While a new and modern take on the vampire novel, there are echoes of the grand past of horror – during a break in their journey, the characters view an old copy of the Bela Lugosi Dracula, and the travels recall the passage across Europe in Frankenstein, although with more incident, and while the vast ensemble of characters recalls the best of Stephen King, in particular ‘Salem’s Lot, we are fortunate that these bloodfeasters avoid the sun because it kills them rather than making them twinkle.
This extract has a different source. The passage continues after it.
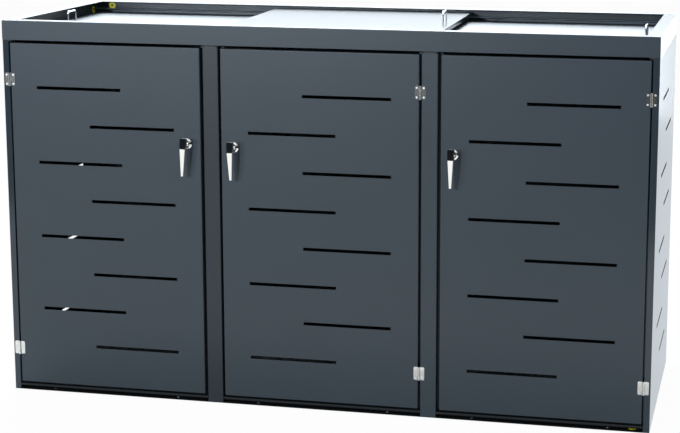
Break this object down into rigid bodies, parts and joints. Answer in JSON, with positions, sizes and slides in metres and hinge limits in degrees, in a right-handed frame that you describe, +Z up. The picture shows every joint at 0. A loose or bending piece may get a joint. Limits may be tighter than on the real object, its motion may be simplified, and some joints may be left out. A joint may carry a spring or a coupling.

Cronin is striking in his use of language, both in the words that are used, and those that are avoided. The Passage, while peripherally describing the plot, is not a word featured in the text until very late, then several times more in succeeding pages. First, as Alicia performs the mercy on an infected soldier before the transformation takes hold: “his life left him and he slumped forward, Alicia receiving him in her arms to ease his body’s passage to the muddy ground,” hints that the passage itself refers to the certainty and ugliness of death, but the next usage does describe a physical passage, the way under the mountain to the military base beneath. Then only pages later, it is indicated again that the passage is death, but that it is Amy who will take the Twelve on that trip – or is it the passage between human and becoming half viral immortal, in the way that Amy has?

The next two novels in the sequence, The Twelve and The City of Mirrors are scheduled for 2012 and 2014 respectively, and while it will be a long haul, both for the readers and the characters travelling dangerous lands on foot, the journey will be worth it. “The morning sun had lifted over the valley. If everything went well, they would reach California by midsummer.”